The end of slavery should have brought about, for sistas, a return to femininity, but just what was it? After a lengthy 250 years of being treated as chattel property with no true opportunity to grow psychologically as a woman, black women had no clear knowledge of the African rituals and customs that defined womanhood, and since black womanhood was heretofore unknown on these shores, sistas were left with a blank slate on which to define themselves. But how was this to be accomplished? Since she had worked as an equal in the back-breaking work of the field, had shared equally the horror of servitude, had eaten the same coarse food, and had worn equally coarse, unflattering clothes, did sistas demand full equality with brothas? Or did they borrow heavily from Miss Ann, the slave mistress which provided the only comprehensive view of womanhood that black women had ever seen? Either way, ultimately, black women would be compelled to become feminine, and essentially this shift in perspective would be as traumatic for sistas as learning to be breadwinners would be for the brothas. For certain, both these factors had an obvious impact on the complexities of black life today.

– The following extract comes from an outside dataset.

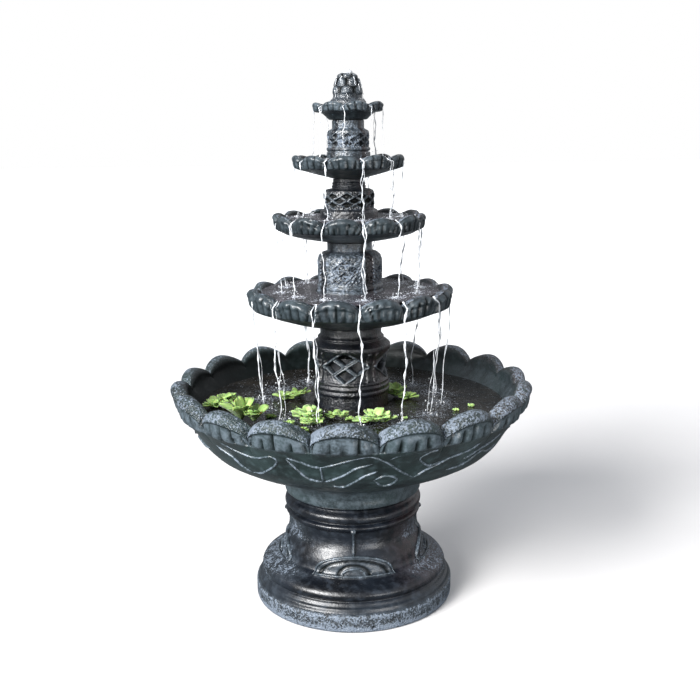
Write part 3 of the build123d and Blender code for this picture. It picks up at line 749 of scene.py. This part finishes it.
def foot_relief(shape, wall):
    """The four arches, ribs and half rounds of the foot's bell."""
    for k in range(PANELS):
        turn = 360 / PANELS * k
        sweep = np.linspace(0, pi, 15)
        for (wide, high), out, size in ((ARCH, 3, 9), (HALF_ROUND, 5, 7)):
            arch = [(turn - wide * cos(s), PANEL_FOOT + high * sin(s) ** 0.8) for s in sweep]
            bead(shape, wall + (out, 0), arch, size, 7, 4, pale=0.34, worn=0.8)
        bead(shape, wall, [(turn, 198), (turn, 225), (turn, 256), (turn, 284)], 9, 11, pale=0.3, worn=0.5)
        bead(shape, wall, [(turn - 1.6, 281), (turn, 283), (turn + 1.6, 281)], 14, 9, pale=0.3, worn=0.5)
        base = [(turn + a, PANEL_FOOT + 2) for a in range(-PANEL_HALF, PANEL_HALF + 1, 6)]
        bead(shape, wall + (4, 0), base, 6, 5, 4, pale=0.3, worn=0.6)


def panel_shape(azimuth, height):
    """How far each point of the foot stands inside a raised arch, and how deep in the arch's grooves."""
    quarter = from_panel(azimuth)
    rise = height - PANEL_FOOT
    arch = np.sqrt(np.clip(1 - (quarter / radians(PANEL_HALF)) ** 2, 0, None))
    raised = ease(0.06, -0.04, rise / ARCH[1] - arch ** 0.8) * ease(-3, 3, rise)
    raised = raised * (np.abs(quarter) < radians(PANEL_HALF))
    reach = np.hypot(quarter / radians(ARCH[0]), rise / ARCH[1])
    disc = np.hypot(quarter / radians(HALF_ROUND[0]), rise / HALF_ROUND[1])
    groove = ease(0.07, 0.03, np.abs(reach - 0.84)) + ease(0.22, 0.1, np.abs(disc - 1.4))
    return raised, np.clip(groove, 0, 1) * raised


def foot_marks(azimuth, height, raised, groove):
    """The foot's stone: worn and chipped on its plinth, lighter and speckled at its two sides, with painted
    shade in its arch grooves and drips on its edge.
    """
    plinth = ease(62, 50, height)
    band = ease(24, 12, height) + 0.55 * ease(40, 56, height) * ease(90, 72, height)
    drips = ease(0.90, 0.98, np.cos(23 * azimuth + 3 * np.sin(5 * azimuth)))
    drips = drips * ease(44, 16, height)
    edge = 0.10 * np.sin(height / 17) + 0.06 * np.sin(height / 7 + 1)
    side = ease(0.62, 1.0, np.abs(np.sin(azimuth)) + edge)
    side = side * ease(60, 90, height) * ease(330, 250, height)
    # The hollow mark is painted shade in the arch grooves, and drip stains near the bottom.
    return dict(
        pale=0.24 * plinth + 0.2 * band + 0.33 * side,
        worn=0.66 * plinth + 0.2 * band + 0.25 * side + 0.35 * raised,
        hollow=np.clip(0.9 * groove + 0.8 * drips, 0, 0.9), speckle=plinth + 0.5 * side)


def pedestal():
    """The stepped round foot."""
    rng = np.random.default_rng(SEED + 30)
    wall = outline(FOOT, 3.2, 2)
    line = np.vstack([wall, outline(FOOT_CAVITY, 12, 0)])
    azimuth = full_turn(520)
    height = np.repeat(line[:, 1:], azimuth.size, 1)
    face = (np.arange(len(line)) < len(wall))[:, None]
    raised, groove = panel_shape(azimuth, height)
    radius = line[:, :1] + lump(rng, azimuth, line[:, 1:], 0.9) * (line[:, 1:] > 1)
    radius = radius + (5.0 * raised - 3.0 * groove) * face
    marks = {name: value * face for name, value in foot_marks(azimuth, height, raised, groove).items()}
    marks["rust"] = side_rust(azimuth) * ease(60, 140, height) * 0.8
    shape = Shape()
    shape.grid(around(radius, height, azimuth), **marks)
    low, high = np.argmax(wall[:, 1] > PANEL_FOOT - 1), np.argmax(wall[:, 1] > 290)
    foot_relief(shape, wall[low:high])
    casting(shape, "pedestal", "pedestal", stone)


FINIAL = [
    (14, 1541), (52, 1541), (55, 1545), (55, 1560), (50, 1566), (44, 1571), (43, 1578), (46, 1584),
    (45, 1594), (42, 1604), (38, 1614), (34, 1625), (30, 1636), (21, 1642), (7, 1644), (6, 1565), (14, 1560)]

# The bud's scales: where they start, how many rows, how high a row is and how many scales it has.
BUD_FOOT = 1578
SCALE_ROWS = 3
ROW_HEIGHT = 24
ROW_SCALES = 6


def finial():
    """The bud: staggered rows of pointed scales over a flared base, with painted shade between the scales."""
    rng = np.random.default_rng(SEED + 40)
    line = outline(FINIAL, 1.4, 2)
    azimuth = full_turn(280)
    radius = line[:, :1]
    height = line[:, 1:]
    bud = ease(BUD_FOOT, BUD_FOOT + 8, height) * ease(1643, 1636, height) * (radius > 16)
    row = (height - BUD_FOOT) / ROW_HEIGHT
    scales = np.zeros((len(line), azimuth.size))
    for k in range(SCALE_ROWS):
        across = np.cos(ROW_SCALES * azimuth + k * pi + 0.4)
        rise = ease(k - 0.2, k + 0.35, row) * ease(k + 1.25, k + 0.95 - 0.25 * (1 - across), row)
        scales = np.maximum(scales, rise * np.sqrt(np.clip(across * 0.5 + 0.5, 0, 1)))
    relief = bud * (6 * scales - 4) + lump(rng, azimuth, height, 0.8)
    shape = Shape()
    # The hollow mark paints shade in the gaps between the scales.
    shape.grid(around(radius + relief * (radius > 16), height, azimuth), pale=0.12 * scales * bud, wet=1.0,
               worn=0.3 + 0.3 * scales, hollow=0.9 * bud * ease(0.55, 0.2, scales), speckle=0.5)
    casting(shape, "finial", "finial", stone)


# ---- water ----

def notch_azimuths(n):
    """Where dish n + 1 pours, in degrees."""
    lobes = DISHES[n]["lobes"]
    return [DISHES[n]["turn"] + (k + 0.5) * 360 / lobes for k in range(lobes)]


def landing(n, reach):
    """Where the streams of dish n + 1 land: (azimuth, radius) pairs; reach is how far they carry."""
    lip = DISHES[n]["rim"][0]
    return [(a, lip + reach) for a in notch_azimuths(n)]


# How far from each dish's lip its streams land, and how thick they are, from dish 1 up.
STREAM_REACH = [-24, -10, -6, 3]
STREAM_THICKNESS = [3.3, 2.9, 2.6, 2.2]
# Each dish's pool: its inner and outer radius, and the length of its ripples.
DISH_POOLS = [(106, 277, 17), (89, 202, 14), (68, 146, 12), (56, 92, 9)]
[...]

Notwithstanding anything else, black women had to acknowledge that the essence of womanhood did not evolve from the authority of their vaginas because on the other side of their fertility, there were such subtle cues as hair, makeup, nails, attire, etc, whose proper use tended to legitimize the arts of feminine seduction.

Since sistas had no experience in this, the arts of femininity would have to arise out of the black woman’s imitation of Miss Ann since they possessed nothing from their personal experiences as slaves that could provide them the wealth of information required to become more than ritualistic caricatures of true womanhood. Titties and ass only set men off in pursuit of them sexually, and though physical assets may not have offered the true secrets of femininity, they became the initial building blocks of black femininity. With not much else, titties and as became the physical electives that awarded sistas the ‘everlasting life’ of womanhood.

The invention of a black femininity, never accomplished in the new world would not be easy following a lifestyle of being a sexual object. Additionally, when compared to Miss Ann, sistas could not identify anything about themselves that would brand them as sexy. Their entire image was organized around the ‘plantation mammy’, an apron-wearing, dirty-faced, rag-headed matron. Surely, no pin-up model, and hardly the ideal on which to base their collective worth. And what of the ethical behavior that would, most definitely, have to accompany the new, black femininity? Sistas simply could not establish an image without the underlying ethics to maintain it since the freedom to be true to themselves would be more a condition of good decision-making rather than physical attributes.

What would be crucial when black women made their new covenant with themselves would be---for the most part---how much slavery had affected their opinion of themselves on three very vital levels. They undoubtedly would have to determine how bondage had affected them as (1) humans,(2) as women, and (3) as black. And since all three were closely related to their most innate sense of being, if anything that had happened during slavery which could not be rationalized or repressed on any level, then they would lack the power to confirm themselves as complete or healed.

There can be no argument that bondage was a unique experience for the black woman, one where her capacity as a human was ignored, her womanhood denounced, and her blackness pronounced a curse. Admittedly, not much to kindle optimism, but the sista had to be reborn out of these ashes. But what kind of self-worth could possibly evolve from a prior life where she had been a possession of the white man, and an obsession to the black man?